Wirklich kurios, diese zeitverschobenen Reaktionen.
Der L'Osservatore-Artikel vom 23. Okt. war doch hier im Strang längst kommentiert worden. Darin stand nichts Neues gegenüber den früheren Äußerungen Ebf. Müllers aus diesem Jahr.
Zwei Tage vorher hatte der Präfekt diesen gestern von der Tagespost veröffentlichen Brief an die Freiburger und die anderen dt. Bischöfe aufgesetzt. Darin war eine Umarbeitung dieser Freiburger Leitlinie insbesondere in zwei Punkten verlangt worden.
Unmittelbar danach kam tatsächlich eine Neuauflage dieser Handreichung heraus, die um Papstzitate angereichert war und ansonsten unverändert blieb.
Einige Tage darauf verschickte die römische Bischofsbehörde einen Fragebogen an die Bischöfe, der sich auch gerade um dieses Thema dreht. Die Initiative dazu kommt vom Papst, dessen Handschrift das Vorbereitungsdokument der Synode nach Torniellis Analyse trägt. Zugleich werden Erwartungen wach, dass es da vllt. sogar ein irgendwie geartetes partizipatives Element geben könnte und auf jeden Fall vieles neu durchdacht werden wird.
Am Wochenende sagte dann Bf. Marx, Glaubenspräfekt Müller habe sowieso nicht das letzte Wort und alles sei offen und werde auf der kommenden Synode beredet.
Gestern und heute lancieren Tagespost und kath.net jetzt die angebliche Neuigkeit, Müller habe sehr wohl das letzte Wort und fordere kategorisch die Rücknahme der Handreichung. Damit wird im Sektor zwar ein enthusiastisches Echo provoziert, allerdings auf ein so gar nicht stattgehabtes und jedenfalls nicht aktuelles Ereignis.
Der Neuigkeitswert der Nachricht besteht nach alledem nur darin, dass Präfekt Müller das Erscheinen seines damaligen Artikels in irgendeiner Form mit dem Papst abgestimmt hatte, was nunmehr publik gemacht wird, um Anhänger und Gegner zu beeindrucken. Man weiß jetzt auch, dass er damals konkrete Korrekturen des Freiburger Papiers verlangt hatte (allerdings weiß man auch, dass gerade die bis jetzt nicht umgesetzt wurden).
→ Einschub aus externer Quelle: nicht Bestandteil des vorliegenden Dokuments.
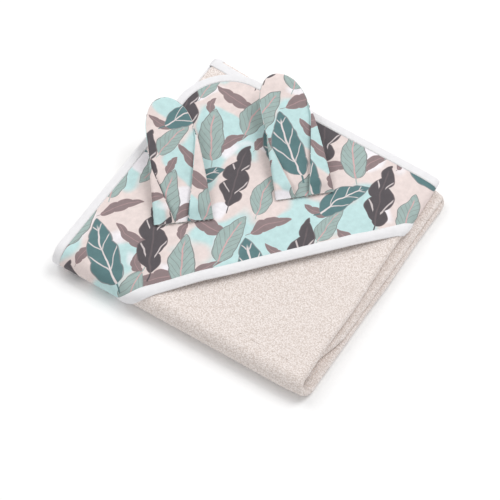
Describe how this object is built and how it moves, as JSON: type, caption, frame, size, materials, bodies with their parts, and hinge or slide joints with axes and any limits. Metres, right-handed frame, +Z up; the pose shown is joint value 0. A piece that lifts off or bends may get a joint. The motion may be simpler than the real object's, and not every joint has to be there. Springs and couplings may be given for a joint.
{
  "type": "hooded baby towel",
  "caption": "Square terry baby towel folded flat in thirds, with a bound corner hood of printed cotton on top that opens as a pocket and carries soft folding ears.",
  "frame": {"origin": "middle of the underside of the folded packet's box, on the surface that it lies on", "axes": "+Z up, +Y from the hood's mouth towards its bound corner, +X along the mouth to the wearer's left"},
  "size_m": [0.401, 0.398, 0.065],
  "materials": {
    "terry_cotton": "looped terry, matt",
    "printed_cotton": "plain weave with a leaf print, matt",
    "lining_cotton": "soft plain weave, matt",
    "binding_tape": "ribbed bias tape, faint sheen",
    "sewing_thread": "polyester thread, faint sheen"
  },
  "bodies": {
    "root": {"terry_bottom_third": "terry_cotton", "terry_inner_fold": "terry_cotton", "terry_inner_third": "terry_cotton", "edge_binding_bottom_side": "binding_tape", "edge_binding_inner_side": "binding_tape", "edge_binding_inner_end": "binding_tape", "edge_binding_hidden_lower": "binding_tape"},
    "top_third": {"terry_top_third": "terry_cotton", "terry_outer_fold": "terry_cotton", "edge_binding_hood": "binding_tape", "edge_binding_top_end": "binding_tape", "edge_binding_hidden_top": "binding_tape", "edge_binding_outer_fold": "binding_tape", "hood_left_wrap": "printed_cotton", "hood_right_wrap": "printed_cotton", "hood_panel": "printed_cotton", "hood_lining": "lining_cotton", "mouth_binding_ends": "binding_tape", "edge_stitching": "sewing_thread", "left_ear_stitching": "sewing_thread", "right_ear_stitching": "sewing_thread"},
    "hood_brim": {"brim_panel": "printed_cotton", "brim_lining": "lining_cotton", "mouth_binding": "binding_tape", "mouth_stitching": "sewing_thread"},
    "left_ear": {"left_ear_front": "printed_cotton", "left_ear_back": "printed_cotton"},
    "right_ear": {"right_ear_front": "printed_cotton", "right_ear_back": "printed_cotton"}
  },
  "joints": [
    {"name": "top_third_unfold", "type": "hinge", "parent": "root", "child": "top_third", "pos_m": [-0.09261, -0.08538, 0.01675], "axis": [0.6743, -0.7385, 0], "range_deg": [0, 165], "deforming": ["terry_outer_fold", "edge_binding_outer_fold", "hood_left_wrap"]},
    {"name": "brim_lift", "type": "hinge", "parent": "top_third", "child": "hood_brim", "pos_m": [0.00863, 0.00098, 0.0335], "axis": [-1, 0, 0], "range_deg": [0, 38]},
    {"name": "left_ear_fold", "type": "hinge", "parent": "top_third", "child": "left_ear", "pos_m": [-0.07037, 0.00598, 0.0351], "axis": [0.9925, -0.1219, 0], "range_deg": [0, 115]},
    {"name": "right_ear_fold", "type": "hinge", "parent": "top_third", "child": "right_ear", "pos_m": [0.05363, 0.00598, 0.0351], "axis": [0.9976, -0.0698, 0], "range_deg": [0, 115]}
  ]
}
Auch wird damit klar, dass Marx sich mit seiner etwas frechen Äußerung vom Sonntag auf den (im Ton ebenfalls etwas harschen) Brief des Präfekten vom 21. Okt. bezog, den er ja schon seit Wochen kannte.
Offenbar ist dieser gestrige Hype also nur eine relativ belanglose Finte im Kampf um das letzte Wort. Alles in allem sieht das nach einem Schaukampf über kirchliche Medien zwischen Hardlinern und Reformern aus, darum, wer letztlich recht behält. Eigentlich sogar eher nach einem Rückzugsgefecht Müllers. Er setzt jetzt nochmal seine medialen Connections in Bewegung und versucht, den Druck zu verschärfen, weil er sich über Marx ärgert, aber ohne damit etwas Entscheidendes zu bewirken. Wenn er wirklich ein substanziell neues und vom Papst neuerlich gedecktes Machtwort gesprochen hätte, wie Radio Vatikan, Tagespost und kath.net suggerieren, könnten seine Gegner ja nicht so gelassen bleiben.
Besonders hilfreich finde ich das alles nicht, weder solche inhaltsleeren Pseudomachtworte noch die bloß auf Provokation setzenden Gegenstimmen. Solche Kämpfchen lassen sich wahrscheinlich nicht vermeiden, einfach weil es so unterschiedliche Meinungen und Interessengruppen gibt, die sich gegeneinander durchzusetzen versuchen. Aber eigentlich wäre es besser, inhaltlich über die Positionen und Möglichkeiten zu sprechen und nicht so viele Grabenkämpfe zu betreiben.